Lo so, sarà brutale dirlo, ma certi gruppi dovrebbero farsi vivi solo ogni tot anni. Suonare garage è difficile e chi lo fa per sport di solito ne tira fuori solo mostri. Arduo fare della bella musica soprattutto se si usa uno scully con quella laboriosa procedura di tensione del nastro. Arduo se si è in bassa fedeltà di tecniche e di relative filosofie assortite o se la testa viaggia su binari adolescenziali o post.
Suonare garage, suonarlo bene intendo, vuol dire farsi un mazzo tanto. Poi c’è gente che produce cose divertenti, sforna con quasi le stesse idee di trent’anni fa album a pile e ci fosse un recensore che li stroncasse almeno una volta.
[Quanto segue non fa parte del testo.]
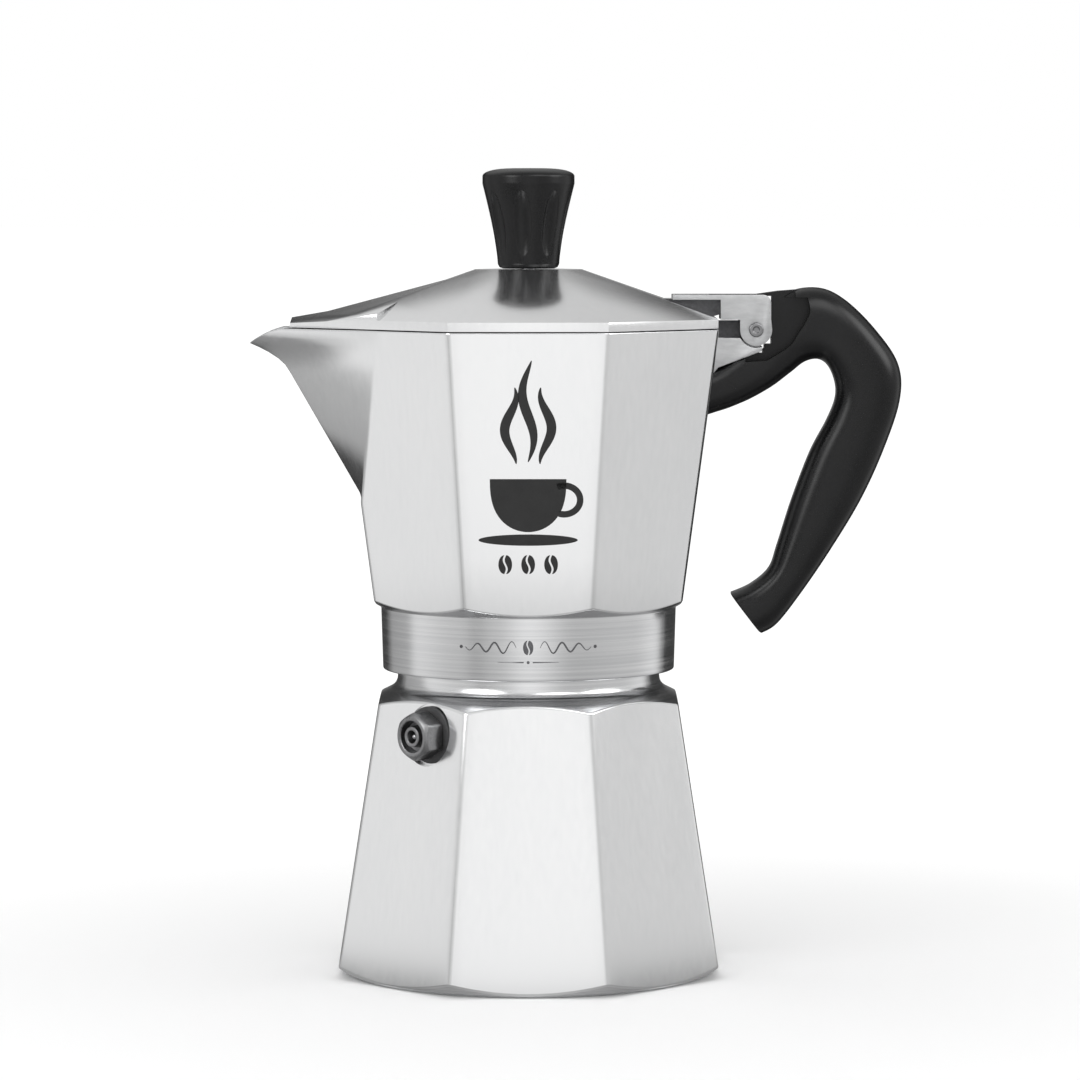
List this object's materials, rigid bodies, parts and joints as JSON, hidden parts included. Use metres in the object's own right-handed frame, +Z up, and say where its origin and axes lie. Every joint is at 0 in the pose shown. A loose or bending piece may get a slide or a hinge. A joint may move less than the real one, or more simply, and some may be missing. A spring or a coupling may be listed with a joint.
{
  "type": "moka pot",
  "caption": "Stove-top moka pot: faceted boiler screwed to a faceted upper chamber with spout, hinged lid, knob, handle and pressure valve.",
  "frame": {"origin": "centre of the flat underside of the boiler, on the pot's axis", "axes": "+Z up along the pot's axis; +X towards the handle and -X towards the spout; -Y is the pot's front"},
  "size_m": [0.1759, 0.1026, 0.217],
  "materials": {
    "cast_aluminium": "polished casting",
    "sheet_aluminium": "satin sheet",
    "steel": "bright",
    "brass": "machined",
    "black_plastic": "satin moulded",
    "gasket_rubber": "matt"
  },
  "bodies": {
    "boiler": {"boiler": "cast_aluminium", "valve_body": "steel", "valve_washer": "gasket_rubber", "valve_seat": "brass", "valve_spring": "steel"},
    "valve_piston": {"valve_piston": "brass"},
    "funnel": {"funnel": "sheet_aluminium", "funnel_disc": "sheet_aluminium"},
    "gasket": {"gasket": "gasket_rubber"},
    "filter_plate": {"filter_plate": "sheet_aluminium"},
    "upper_chamber": {"upper_chamber": "cast_aluminium", "handle": "black_plastic", "handle_screw": "steel", "hinge_pin": "steel"},
    "lid": {"lid": "cast_aluminium", "knob": "black_plastic", "knob_insert": "brass", "knob_washer": "steel", "knob_screw": "steel"}
  },
  "joints": [
    {"name": "valve_pin", "type": "slide", "parent": "boiler", "child": "valve_piston", "axis": [-0.7071, -0.7071, 0], "range_m": [0, 0.0015], "stiffness_N_per_m": 1500, "springref_m": -0.002, "deforming": ["valve_spring"]},
    {"name": "funnel_lift", "type": "slide", "parent": "boiler", "child": "funnel", "axis": [0, 0, 1], "range_m": [0, 0.1]},
    {"name": "top_lift", "type": "slide", "parent": "funnel", "child": "gasket", "axis": [0, 0, 1], "range_m": [0, 0.12]},
    {"name": "thread_rise", "type": "slide", "parent": "gasket", "child": "filter_plate", "axis": [0, 0, 1], "range_m": [0, 0.00901]},
    {"name": "unscrew", "type": "hinge", "parent": "filter_plate", "child": "upper_chamber", "pos_m": [0, 0, 0.0911], "axis": [0, 0, 1], "range_deg": [0, 1080]},
    {"name": "lid_hinge", "type": "hinge", "parent": "upper_chamber", "child": "lid", "pos_m": [0.0611, 0, 0.1737], "axis": [0, 1, 0], "range_deg": [0, 95]}
  ],
  "couplings": [
    {"joint": "thread_rise", "follows": "unscrew", "m_per_rad": 0.00047746}
  ]
}
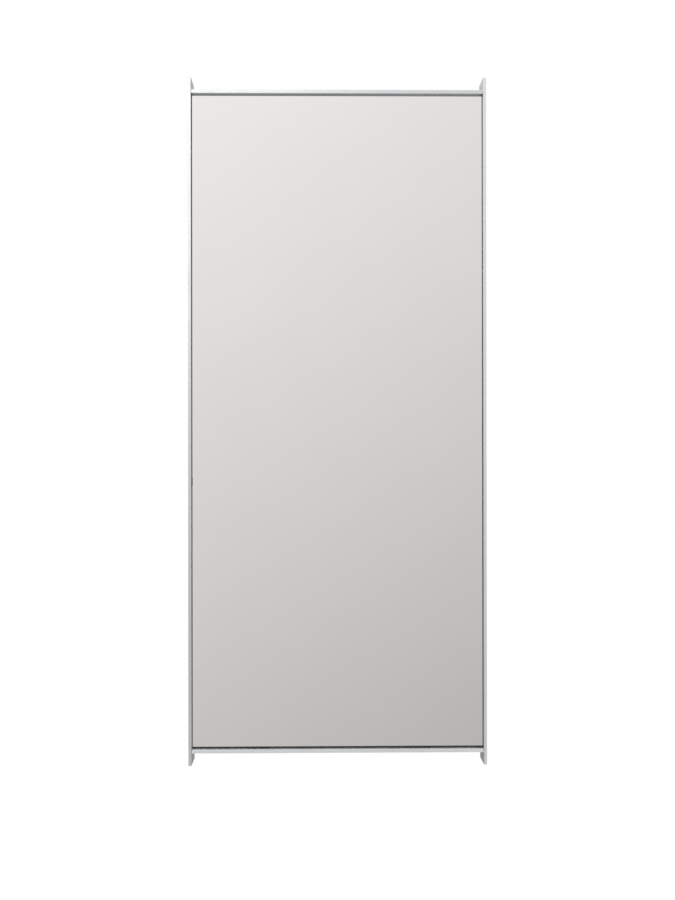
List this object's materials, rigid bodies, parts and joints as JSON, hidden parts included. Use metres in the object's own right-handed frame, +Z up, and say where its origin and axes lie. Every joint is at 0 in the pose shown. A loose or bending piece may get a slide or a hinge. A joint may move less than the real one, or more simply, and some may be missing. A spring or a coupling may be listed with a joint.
{
  "type": "wall mirror",
  "caption": "Tall wall mirror: a recessed glass pane in a slim frame of flat metal bars, the side bars running past the rails, hung on an interlocking wall cleat.",
  "frame": {"origin": "middle of the wall cleat's pair of round wall screw holes, on the wall plane", "axes": "+X to the right as seen from the front, +Y into the wall, +Z up; the mirror faces -Y"},
  "size_m": [0.5, 0.052, 1.153],
  "materials": {
    "bar_aluminium": "satin clear anodised flat bar",
    "cleat_aluminium": "mill finish extrusion",
    "silvered_glass": "polished silvered float glass with ground edges",
    "backing_film": "grey safety film",
    "mounting_tape": "double sided foam tape",
    "adhesive": "cured neutral mirror adhesive",
    "fibreboard": "sealed medium density fibreboard",
    "plywood": "sanded birch plywood",
    "black_foam": "closed cell foam strip",
    "grey_foam": "closed cell foam strip",
    "black_rubber": "moulded rubber block",
    "black_plastic": "moulded plastic packer",
    "bracket_steel": "zinc plated pressed steel",
    "screw_steel": "zinc plated steel",
    "bumper_rubber": "moulded rubber"
  },
  "bodies": {
    "wall_fixing": {"wall_cleat": "cleat_aluminium"},
    "hung_mirror": {"adhesive_beads": "adhesive", "backing_board": "fibreboard", "board_screws": "screw_steel", "bottom_centre_bracket": "bracket_steel", "bottom_foam_strip": "black_foam", "bottom_rail": "bar_aluminium", "bottom_rail_screws": "screw_steel", "frame_cleat": "cleat_aluminium", "frame_cleat_screws": "screw_steel", "hanging_batten": "plywood", "hanging_batten_screws": "screw_steel", "left_bar_screws": "screw_steel", "left_bumper": "bumper_rubber", "left_bumper_screw": "screw_steel", "left_foam_strip": "black_foam", "left_side_bar": "bar_aluminium", "left_side_packer": "black_plastic", "lower_batten": "plywood", "lower_batten_screws": "screw_steel", "lower_left_corner_bracket": "bracket_steel", "lower_left_side_bracket": "bracket_steel", "lower_right_corner_bracket": "bracket_steel", "lower_right_side_bracket": "bracket_steel", "mirror_glass": "silvered_glass", "mounting_tape_strips": "mounting_tape", "right_bar_screws": "screw_steel", "right_bumper": "bumper_rubber", "right_bumper_screw": "screw_steel", "right_foam_strip": "black_foam", "right_side_bar": "bar_aluminium", "safety_backing_film": "backing_film", "setting_blocks": "black_rubber", "top_centre_bracket": "bracket_steel", "top_foam_strip": "grey_foam", "top_rail": "bar_aluminium", "top_rail_screws": "screw_steel", "upper_left_corner_bracket": "bracket_steel", "upper_left_side_bracket": "bracket_steel", "upper_right_corner_bracket": "bracket_steel", "upper_right_side_bracket": "bracket_steel"}
  },
  "joints": [
    {"name": "lift_off", "type": "slide", "parent": "wall_fixing", "child": "hung_mirror", "axis": [0, 0, 1], "range_m": [0, 0.012]}
  ]
}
Ma per chi suona con tanta foga e intenzionalmente vintage sarebbe necessario una resa di tanto in tanto proprio per far depositare i pensieri su un fondo di pietra.
Gli Oblivians l’hanno fatto, esagerando magari un po’ visto che prima di questo Desperation edito per la solita Crypt hanno optato per sedici lunghi anni di gestazione. Jack Yarber nel frangente è risultato un tantello più incisivo, sfornando due album e un EP con svariate collaborazioni in giro, di Greg Cartwright che si è fiondato sulla produzione di Mr. Airplane man e Deadly snakes. Anche Eric Friedl si è dato da fare parecchio, fondando e animando la Goner di Memphis. Ma tutti e tre non si trovavano a registrare in studio da un pezzo e di preciso da quel riuscitissimo Play nine songs with mr. Quintron del 1997.
La famiglia non è cambiata e dimostra fin dall’attacco di I’ll be gone, preciso, crudo e spocchiosamente punk, di non aver perso né piglio né postura dritta. Sedici anni sono tanti e forse sarà passata per la testa di uno dei tre membri, l’idea orribile di diventare un po’ troppo canuto, ma ad un primo ascolto si direbbe il contrario. Così sporchi e così precisi non si erano mai sentiti.
L’assolo della chitarra in Em è un graffio al perbenismo, stesso discorso per l’inconfondibile verso ipnotico di Run for cover, per il garage sincopato di Come a little closer o il surf di Little war child che non concede distanze o per il semplice ritornerllo di Fire detector che entra nel cervello in un minuto.
Se ci fosse ancora ombra di dubbio sulla loro fede garage sempiterna è caldamente consigliato l’ascolto di Lovin’ cup, cover del Paul Butterfield più fecondo, classe 1964.
Questi Oblivians sono più bravi degli Oblivians sbarbati di Soul food. Sarà da paraculi dirlo, ma certe esperienze vanno e certe proprio non devono andare. Il trio di Memphis ha dalla sua la capacità di autogenerarsi di continuo e di accorciare le lunghezze con nitida disinvoltura. Stupendi e inconfondibili.